• WORK TO BE COMPLETED: Find the line containing "behind the uprights" and copy it exactly, along with every line after it up to and including the line containing "obj.matrix_parent_inverse = Matrix.Identity(4)". Copy nothing else.

• SUPPLIED DATA:
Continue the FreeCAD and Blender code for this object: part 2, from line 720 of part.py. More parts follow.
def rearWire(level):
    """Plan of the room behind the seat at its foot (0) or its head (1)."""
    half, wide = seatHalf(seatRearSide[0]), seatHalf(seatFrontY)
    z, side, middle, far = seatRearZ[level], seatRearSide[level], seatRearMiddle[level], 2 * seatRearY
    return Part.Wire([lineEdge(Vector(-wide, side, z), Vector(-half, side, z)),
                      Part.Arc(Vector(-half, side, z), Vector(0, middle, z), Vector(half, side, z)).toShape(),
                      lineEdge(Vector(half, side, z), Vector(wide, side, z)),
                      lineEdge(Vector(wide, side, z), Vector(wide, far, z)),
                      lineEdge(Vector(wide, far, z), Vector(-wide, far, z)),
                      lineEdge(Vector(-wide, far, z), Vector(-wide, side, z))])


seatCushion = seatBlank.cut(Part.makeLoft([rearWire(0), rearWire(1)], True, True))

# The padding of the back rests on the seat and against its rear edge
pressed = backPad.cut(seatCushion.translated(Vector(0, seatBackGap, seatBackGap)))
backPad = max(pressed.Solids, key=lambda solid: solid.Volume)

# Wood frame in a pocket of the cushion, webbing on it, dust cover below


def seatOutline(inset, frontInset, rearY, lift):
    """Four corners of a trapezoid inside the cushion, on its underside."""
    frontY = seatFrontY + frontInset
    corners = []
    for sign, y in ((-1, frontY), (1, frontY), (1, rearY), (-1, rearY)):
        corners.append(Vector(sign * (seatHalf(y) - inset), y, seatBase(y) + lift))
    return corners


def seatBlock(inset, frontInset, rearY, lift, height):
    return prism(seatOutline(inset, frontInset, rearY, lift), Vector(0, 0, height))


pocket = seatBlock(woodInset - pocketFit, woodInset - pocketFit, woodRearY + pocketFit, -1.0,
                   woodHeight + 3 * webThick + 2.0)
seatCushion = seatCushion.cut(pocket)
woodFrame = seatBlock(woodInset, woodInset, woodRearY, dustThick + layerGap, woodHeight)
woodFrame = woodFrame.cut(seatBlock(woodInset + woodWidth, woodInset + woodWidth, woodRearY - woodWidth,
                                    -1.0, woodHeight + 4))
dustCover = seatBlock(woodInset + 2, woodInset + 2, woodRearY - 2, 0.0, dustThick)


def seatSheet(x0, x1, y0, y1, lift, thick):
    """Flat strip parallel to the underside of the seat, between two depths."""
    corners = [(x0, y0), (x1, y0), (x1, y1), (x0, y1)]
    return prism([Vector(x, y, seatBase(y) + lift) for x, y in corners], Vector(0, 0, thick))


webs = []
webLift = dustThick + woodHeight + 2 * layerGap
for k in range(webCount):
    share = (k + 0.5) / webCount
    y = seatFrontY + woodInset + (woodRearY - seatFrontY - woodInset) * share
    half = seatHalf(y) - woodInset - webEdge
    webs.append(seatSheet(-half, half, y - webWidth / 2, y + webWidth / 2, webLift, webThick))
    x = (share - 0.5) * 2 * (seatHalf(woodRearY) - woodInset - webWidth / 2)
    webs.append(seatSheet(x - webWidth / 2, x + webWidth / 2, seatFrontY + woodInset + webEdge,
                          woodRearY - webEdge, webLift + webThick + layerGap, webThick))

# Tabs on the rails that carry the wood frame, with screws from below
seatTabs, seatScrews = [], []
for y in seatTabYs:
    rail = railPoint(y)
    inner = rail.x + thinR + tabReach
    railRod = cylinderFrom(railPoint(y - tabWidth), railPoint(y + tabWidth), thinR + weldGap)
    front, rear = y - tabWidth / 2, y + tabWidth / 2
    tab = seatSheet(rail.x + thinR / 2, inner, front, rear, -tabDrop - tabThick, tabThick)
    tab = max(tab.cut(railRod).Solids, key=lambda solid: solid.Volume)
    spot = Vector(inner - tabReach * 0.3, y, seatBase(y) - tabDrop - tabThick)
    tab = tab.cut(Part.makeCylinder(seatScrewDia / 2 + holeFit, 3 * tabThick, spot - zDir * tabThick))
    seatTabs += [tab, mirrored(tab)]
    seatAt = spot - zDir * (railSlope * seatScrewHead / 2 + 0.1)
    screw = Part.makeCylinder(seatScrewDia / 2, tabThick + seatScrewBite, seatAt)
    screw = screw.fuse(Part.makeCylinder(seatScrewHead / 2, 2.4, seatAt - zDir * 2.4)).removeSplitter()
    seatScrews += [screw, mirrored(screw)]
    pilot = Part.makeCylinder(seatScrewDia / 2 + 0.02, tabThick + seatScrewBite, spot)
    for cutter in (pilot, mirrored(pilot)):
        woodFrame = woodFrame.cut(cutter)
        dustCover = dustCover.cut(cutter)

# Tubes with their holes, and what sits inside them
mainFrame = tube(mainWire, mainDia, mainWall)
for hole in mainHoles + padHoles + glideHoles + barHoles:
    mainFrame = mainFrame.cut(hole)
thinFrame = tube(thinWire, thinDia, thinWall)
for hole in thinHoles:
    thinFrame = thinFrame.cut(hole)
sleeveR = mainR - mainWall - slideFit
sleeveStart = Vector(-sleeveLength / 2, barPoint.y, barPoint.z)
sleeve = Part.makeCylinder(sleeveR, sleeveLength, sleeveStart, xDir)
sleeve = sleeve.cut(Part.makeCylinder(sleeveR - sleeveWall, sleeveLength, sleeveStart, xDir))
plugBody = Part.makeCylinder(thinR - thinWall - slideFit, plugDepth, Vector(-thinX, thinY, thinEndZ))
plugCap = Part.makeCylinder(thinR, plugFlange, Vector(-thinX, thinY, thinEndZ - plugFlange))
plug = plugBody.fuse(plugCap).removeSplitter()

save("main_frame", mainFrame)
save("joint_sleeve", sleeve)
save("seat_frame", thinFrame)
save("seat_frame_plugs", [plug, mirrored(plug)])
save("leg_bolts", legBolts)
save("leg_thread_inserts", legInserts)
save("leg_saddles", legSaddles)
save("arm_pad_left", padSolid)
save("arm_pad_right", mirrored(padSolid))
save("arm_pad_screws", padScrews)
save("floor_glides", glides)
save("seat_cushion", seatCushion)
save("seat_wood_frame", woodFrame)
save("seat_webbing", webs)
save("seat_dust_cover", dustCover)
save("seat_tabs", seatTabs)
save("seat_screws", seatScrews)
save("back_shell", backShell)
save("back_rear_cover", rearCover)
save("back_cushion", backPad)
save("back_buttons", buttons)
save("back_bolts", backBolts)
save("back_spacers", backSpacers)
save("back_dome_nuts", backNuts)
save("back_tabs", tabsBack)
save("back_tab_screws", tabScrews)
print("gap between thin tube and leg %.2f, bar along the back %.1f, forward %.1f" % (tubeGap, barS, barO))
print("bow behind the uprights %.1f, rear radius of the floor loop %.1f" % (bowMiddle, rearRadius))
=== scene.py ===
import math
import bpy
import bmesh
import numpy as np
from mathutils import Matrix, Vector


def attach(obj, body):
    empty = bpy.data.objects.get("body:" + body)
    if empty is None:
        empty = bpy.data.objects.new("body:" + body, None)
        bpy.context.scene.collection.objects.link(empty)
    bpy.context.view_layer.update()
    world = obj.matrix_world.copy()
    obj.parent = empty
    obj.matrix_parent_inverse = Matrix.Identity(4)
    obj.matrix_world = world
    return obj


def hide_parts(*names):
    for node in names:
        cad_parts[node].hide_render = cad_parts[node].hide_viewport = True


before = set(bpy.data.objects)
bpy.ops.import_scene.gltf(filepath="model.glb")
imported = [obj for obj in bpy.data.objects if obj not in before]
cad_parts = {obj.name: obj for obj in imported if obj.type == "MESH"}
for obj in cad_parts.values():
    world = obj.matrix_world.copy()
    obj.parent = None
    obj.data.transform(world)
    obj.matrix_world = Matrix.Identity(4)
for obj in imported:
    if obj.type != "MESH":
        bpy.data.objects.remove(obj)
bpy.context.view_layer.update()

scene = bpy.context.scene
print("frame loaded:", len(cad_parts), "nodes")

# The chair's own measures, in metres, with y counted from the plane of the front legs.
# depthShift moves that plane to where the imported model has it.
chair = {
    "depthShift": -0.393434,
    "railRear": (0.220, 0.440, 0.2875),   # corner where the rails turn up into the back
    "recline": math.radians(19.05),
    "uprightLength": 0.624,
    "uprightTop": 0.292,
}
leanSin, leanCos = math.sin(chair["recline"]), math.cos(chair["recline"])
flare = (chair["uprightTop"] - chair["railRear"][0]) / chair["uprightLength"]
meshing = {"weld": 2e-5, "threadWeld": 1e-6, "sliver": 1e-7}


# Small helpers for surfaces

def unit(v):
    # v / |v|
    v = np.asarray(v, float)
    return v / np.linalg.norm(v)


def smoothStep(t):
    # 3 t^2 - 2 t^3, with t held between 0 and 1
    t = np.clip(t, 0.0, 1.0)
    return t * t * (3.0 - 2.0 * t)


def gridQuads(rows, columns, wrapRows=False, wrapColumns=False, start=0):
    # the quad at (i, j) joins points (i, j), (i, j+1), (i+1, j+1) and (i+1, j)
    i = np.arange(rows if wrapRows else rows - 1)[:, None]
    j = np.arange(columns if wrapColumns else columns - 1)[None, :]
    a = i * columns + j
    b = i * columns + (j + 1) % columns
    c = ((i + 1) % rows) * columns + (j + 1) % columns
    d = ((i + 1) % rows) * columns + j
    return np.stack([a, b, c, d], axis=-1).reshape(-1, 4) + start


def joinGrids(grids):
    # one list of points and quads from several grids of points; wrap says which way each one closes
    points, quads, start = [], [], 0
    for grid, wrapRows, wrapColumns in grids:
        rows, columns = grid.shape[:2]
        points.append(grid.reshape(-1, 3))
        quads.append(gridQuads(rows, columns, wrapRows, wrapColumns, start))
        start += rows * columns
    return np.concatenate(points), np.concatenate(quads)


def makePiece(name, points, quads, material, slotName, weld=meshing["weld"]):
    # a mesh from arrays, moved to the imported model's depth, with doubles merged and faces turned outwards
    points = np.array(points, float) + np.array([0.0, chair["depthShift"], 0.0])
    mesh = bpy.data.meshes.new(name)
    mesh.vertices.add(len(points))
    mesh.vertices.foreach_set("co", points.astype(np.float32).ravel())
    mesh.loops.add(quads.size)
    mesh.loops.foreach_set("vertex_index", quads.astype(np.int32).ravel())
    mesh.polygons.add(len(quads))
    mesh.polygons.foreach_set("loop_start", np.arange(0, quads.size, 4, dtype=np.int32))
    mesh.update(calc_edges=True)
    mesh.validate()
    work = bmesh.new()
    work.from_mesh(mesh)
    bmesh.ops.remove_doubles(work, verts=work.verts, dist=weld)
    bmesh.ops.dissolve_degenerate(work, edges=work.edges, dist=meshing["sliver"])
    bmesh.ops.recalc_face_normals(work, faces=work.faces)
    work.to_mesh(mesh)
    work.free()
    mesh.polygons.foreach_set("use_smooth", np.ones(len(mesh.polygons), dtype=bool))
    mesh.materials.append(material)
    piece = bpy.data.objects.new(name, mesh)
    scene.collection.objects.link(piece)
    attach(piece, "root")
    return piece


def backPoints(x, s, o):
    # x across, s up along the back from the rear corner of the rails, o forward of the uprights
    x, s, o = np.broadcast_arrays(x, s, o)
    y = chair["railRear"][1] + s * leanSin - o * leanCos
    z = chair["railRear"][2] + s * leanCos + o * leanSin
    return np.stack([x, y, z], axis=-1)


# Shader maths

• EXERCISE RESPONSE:
print("bow behind the uprights %.1f, rear radius of the floor loop %.1f" % (bowMiddle, rearRadius))
=== scene.py ===
import math
import bpy
import bmesh
import numpy as np
from mathutils import Matrix, Vector


def attach(obj, body):
    empty = bpy.data.objects.get("body:" + body)
    if empty is None:
        empty = bpy.data.objects.new("body:" + body, None)
        bpy.context.scene.collection.objects.link(empty)
    bpy.context.view_layer.update()
    world = obj.matrix_world.copy()
    obj.parent = empty
    obj.matrix_parent_inverse = Matrix.Identity(4)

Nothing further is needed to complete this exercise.